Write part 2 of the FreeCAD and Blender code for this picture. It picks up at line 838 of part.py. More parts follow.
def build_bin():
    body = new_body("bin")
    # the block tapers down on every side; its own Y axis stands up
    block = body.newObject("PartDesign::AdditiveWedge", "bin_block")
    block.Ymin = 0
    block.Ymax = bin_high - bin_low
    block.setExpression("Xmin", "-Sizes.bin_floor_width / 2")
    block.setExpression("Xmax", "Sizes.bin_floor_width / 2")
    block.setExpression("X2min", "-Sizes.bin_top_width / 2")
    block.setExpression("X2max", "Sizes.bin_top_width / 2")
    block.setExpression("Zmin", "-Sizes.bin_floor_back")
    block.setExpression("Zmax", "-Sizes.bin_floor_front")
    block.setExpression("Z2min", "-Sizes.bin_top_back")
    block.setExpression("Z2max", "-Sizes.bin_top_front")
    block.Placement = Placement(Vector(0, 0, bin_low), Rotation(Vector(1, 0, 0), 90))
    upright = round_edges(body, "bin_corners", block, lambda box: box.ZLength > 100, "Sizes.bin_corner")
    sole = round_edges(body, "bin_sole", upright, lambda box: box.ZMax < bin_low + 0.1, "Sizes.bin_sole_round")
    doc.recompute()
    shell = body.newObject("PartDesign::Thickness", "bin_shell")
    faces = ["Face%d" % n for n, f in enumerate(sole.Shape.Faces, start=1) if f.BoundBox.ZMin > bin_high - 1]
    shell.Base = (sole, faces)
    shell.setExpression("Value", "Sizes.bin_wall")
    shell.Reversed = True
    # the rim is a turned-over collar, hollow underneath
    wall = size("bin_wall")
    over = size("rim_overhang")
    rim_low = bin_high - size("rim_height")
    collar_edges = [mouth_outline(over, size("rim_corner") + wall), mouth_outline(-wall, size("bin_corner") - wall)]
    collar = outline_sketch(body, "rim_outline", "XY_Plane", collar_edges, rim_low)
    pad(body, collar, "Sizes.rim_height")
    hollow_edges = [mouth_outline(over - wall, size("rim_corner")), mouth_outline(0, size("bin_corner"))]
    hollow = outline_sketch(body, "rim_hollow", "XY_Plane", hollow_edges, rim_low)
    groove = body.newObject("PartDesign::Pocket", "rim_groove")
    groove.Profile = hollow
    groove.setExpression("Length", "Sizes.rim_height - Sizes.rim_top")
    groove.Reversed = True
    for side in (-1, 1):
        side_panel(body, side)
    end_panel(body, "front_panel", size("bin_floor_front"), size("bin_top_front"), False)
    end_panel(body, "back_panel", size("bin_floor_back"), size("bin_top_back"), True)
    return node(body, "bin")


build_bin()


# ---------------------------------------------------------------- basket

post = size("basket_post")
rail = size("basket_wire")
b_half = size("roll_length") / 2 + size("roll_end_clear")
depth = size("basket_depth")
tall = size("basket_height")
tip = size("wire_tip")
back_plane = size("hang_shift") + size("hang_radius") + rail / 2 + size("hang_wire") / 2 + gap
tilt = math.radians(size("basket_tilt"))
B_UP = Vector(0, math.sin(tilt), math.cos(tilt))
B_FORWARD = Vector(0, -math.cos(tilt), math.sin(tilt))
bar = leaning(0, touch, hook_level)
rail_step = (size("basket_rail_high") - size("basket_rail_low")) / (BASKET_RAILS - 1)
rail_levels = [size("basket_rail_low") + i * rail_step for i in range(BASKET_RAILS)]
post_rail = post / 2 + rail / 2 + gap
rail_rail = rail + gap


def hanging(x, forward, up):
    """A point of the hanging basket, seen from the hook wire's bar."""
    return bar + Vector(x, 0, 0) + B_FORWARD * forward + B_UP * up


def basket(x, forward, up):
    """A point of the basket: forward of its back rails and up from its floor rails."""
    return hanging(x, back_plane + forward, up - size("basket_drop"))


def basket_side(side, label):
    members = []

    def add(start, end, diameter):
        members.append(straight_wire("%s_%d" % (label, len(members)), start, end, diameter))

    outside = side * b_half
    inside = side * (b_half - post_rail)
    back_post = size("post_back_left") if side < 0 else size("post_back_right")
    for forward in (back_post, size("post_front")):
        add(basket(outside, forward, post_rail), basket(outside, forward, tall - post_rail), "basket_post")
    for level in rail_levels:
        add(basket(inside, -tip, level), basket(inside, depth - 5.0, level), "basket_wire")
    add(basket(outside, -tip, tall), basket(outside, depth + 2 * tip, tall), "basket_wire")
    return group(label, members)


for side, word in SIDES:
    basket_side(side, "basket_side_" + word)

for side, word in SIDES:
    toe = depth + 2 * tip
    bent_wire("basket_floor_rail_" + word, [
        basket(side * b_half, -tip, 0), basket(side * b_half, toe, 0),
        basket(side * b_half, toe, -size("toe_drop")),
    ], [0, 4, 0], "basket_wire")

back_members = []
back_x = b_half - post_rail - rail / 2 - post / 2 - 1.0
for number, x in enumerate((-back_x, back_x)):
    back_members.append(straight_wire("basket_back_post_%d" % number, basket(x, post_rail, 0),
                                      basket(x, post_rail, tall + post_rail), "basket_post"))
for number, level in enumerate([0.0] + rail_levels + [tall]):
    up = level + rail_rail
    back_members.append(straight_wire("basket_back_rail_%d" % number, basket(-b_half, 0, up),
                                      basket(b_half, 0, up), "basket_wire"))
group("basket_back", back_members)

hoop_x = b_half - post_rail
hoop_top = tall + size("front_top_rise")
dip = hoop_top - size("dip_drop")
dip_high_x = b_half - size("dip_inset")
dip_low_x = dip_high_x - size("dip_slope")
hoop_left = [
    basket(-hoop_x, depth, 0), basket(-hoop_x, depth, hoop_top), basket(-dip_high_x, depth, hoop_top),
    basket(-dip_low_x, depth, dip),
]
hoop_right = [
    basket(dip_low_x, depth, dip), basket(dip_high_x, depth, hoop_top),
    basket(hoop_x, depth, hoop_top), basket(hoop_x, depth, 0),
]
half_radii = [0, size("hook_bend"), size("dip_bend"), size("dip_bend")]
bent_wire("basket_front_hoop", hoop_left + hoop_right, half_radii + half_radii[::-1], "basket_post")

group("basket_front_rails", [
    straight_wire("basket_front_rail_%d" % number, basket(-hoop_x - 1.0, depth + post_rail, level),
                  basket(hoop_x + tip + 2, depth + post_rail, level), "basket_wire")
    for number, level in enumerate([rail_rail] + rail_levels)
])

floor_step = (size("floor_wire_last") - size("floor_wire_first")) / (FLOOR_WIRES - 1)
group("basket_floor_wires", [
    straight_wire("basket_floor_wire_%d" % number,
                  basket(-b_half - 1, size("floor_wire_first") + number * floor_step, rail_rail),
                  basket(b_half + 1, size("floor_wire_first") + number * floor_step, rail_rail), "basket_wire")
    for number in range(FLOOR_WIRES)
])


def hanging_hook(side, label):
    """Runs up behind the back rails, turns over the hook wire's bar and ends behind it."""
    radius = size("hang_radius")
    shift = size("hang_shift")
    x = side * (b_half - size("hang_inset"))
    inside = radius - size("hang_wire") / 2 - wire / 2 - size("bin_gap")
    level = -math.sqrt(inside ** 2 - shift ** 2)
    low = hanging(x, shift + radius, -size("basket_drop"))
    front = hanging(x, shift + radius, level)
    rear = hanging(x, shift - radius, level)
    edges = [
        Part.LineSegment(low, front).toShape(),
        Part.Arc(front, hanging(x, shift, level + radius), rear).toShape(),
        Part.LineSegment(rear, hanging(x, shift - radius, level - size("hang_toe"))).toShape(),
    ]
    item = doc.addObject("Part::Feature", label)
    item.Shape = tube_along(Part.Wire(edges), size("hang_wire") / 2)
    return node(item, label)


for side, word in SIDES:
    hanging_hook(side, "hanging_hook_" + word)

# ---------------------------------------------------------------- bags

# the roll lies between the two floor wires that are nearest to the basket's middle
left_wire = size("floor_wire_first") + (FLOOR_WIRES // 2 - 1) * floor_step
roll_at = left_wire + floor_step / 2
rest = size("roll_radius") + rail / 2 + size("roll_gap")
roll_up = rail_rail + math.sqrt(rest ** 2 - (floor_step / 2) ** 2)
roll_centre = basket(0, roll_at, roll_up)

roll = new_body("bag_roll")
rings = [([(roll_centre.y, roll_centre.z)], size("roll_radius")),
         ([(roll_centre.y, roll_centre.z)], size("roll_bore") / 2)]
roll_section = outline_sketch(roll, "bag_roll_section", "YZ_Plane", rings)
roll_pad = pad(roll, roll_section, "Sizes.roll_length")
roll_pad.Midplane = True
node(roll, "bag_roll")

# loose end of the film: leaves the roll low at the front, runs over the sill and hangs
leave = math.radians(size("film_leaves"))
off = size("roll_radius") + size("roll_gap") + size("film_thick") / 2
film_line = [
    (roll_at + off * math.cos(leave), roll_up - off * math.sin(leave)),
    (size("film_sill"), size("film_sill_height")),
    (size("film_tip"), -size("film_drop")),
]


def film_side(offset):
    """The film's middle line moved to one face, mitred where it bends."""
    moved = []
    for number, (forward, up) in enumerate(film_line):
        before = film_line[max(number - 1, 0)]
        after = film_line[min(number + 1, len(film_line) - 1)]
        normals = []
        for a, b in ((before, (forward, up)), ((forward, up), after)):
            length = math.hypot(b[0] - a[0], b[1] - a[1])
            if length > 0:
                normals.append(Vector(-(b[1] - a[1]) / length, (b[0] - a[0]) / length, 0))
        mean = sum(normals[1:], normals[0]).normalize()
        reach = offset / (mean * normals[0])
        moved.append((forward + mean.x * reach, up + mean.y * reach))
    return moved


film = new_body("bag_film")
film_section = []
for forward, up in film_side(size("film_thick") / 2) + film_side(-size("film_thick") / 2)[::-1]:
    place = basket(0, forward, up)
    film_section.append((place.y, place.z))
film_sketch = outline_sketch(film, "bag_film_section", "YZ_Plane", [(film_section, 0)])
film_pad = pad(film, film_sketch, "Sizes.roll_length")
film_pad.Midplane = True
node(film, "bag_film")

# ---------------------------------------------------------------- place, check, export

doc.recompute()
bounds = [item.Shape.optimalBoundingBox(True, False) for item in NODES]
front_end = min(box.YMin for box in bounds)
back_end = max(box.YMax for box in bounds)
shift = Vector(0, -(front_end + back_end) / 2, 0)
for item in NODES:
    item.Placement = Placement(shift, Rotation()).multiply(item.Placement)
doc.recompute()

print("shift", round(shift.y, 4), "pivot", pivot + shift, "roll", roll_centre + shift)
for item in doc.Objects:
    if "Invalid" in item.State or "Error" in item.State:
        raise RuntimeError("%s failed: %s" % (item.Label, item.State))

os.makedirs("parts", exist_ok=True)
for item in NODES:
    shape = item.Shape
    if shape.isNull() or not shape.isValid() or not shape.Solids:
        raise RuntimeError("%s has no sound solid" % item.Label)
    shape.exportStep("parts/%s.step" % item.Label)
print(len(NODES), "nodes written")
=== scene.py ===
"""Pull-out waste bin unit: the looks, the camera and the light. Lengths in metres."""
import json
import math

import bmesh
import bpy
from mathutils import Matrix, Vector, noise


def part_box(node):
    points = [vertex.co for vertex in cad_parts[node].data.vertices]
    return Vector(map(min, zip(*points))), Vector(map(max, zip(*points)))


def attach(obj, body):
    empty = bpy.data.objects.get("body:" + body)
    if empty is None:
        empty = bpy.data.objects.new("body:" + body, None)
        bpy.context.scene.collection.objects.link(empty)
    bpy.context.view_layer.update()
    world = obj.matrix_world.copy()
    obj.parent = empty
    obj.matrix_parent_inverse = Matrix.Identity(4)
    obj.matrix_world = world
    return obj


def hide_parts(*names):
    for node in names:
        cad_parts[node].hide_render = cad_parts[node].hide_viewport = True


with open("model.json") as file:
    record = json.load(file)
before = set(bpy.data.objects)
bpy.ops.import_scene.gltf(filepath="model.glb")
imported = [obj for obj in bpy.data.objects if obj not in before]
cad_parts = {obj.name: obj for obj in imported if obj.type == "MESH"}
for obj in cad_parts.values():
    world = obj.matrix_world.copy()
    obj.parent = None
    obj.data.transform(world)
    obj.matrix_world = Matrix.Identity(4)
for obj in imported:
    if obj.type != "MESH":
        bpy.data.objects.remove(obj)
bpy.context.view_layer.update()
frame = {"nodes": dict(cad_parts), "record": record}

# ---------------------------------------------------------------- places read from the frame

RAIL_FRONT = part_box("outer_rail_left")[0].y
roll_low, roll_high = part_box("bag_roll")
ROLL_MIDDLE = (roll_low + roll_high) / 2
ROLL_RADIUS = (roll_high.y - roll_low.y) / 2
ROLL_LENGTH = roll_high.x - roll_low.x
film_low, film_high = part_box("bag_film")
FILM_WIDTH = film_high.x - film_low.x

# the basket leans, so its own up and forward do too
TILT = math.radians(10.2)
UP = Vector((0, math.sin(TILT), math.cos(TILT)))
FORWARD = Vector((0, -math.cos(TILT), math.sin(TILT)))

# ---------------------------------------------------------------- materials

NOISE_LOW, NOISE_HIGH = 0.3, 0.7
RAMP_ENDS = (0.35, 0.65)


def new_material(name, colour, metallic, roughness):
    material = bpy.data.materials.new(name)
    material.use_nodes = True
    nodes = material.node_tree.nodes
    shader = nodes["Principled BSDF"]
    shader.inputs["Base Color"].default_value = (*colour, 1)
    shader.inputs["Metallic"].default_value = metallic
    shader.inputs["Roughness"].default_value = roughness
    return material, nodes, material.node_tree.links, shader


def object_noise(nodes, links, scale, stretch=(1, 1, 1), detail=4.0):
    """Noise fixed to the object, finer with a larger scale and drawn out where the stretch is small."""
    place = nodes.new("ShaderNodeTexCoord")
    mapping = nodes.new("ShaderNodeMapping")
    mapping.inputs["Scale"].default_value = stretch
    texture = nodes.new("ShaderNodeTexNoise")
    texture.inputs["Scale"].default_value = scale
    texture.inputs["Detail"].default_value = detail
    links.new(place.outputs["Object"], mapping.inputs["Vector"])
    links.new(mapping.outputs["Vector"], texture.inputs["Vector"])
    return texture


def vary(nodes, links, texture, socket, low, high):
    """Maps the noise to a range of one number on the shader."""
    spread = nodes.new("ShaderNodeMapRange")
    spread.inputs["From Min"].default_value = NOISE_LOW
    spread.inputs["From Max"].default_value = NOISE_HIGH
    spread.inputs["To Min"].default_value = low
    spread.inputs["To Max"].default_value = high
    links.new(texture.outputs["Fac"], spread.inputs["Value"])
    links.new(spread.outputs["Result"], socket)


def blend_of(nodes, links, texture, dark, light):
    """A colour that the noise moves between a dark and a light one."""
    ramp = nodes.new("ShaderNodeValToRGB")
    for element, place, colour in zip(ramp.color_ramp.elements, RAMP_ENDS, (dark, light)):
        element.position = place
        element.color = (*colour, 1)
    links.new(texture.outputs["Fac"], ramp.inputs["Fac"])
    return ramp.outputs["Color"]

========

* _Written request_
Your task is to repeat the lines from the one containing "roll_centre + shift)" to the one containing "points = [vertex.co", both lines included. Leave out every other line.

* _Task output_
print("shift", round(shift.y, 4), "pivot", pivot + shift, "roll", roll_centre + shift)
for item in doc.Objects:
    if "Invalid" in item.State or "Error" in item.State:
        raise RuntimeError("%s failed: %s" % (item.Label, item.State))

os.makedirs("parts", exist_ok=True)
for item in NODES:
    shape = item.Shape
    if shape.isNull() or not shape.isValid() or not shape.Solids:
        raise RuntimeError("%s has no sound solid" % item.Label)
    shape.exportStep("parts/%s.step" % item.Label)
print(len(NODES), "nodes written")
=== scene.py ===
"""Pull-out waste bin unit: the looks, the camera and the light. Lengths in metres."""
import json
import math

import bmesh
import bpy
from mathutils import Matrix, Vector, noise


def part_box(node):
    points = [vertex.co for vertex in cad_parts[node].data.vertices]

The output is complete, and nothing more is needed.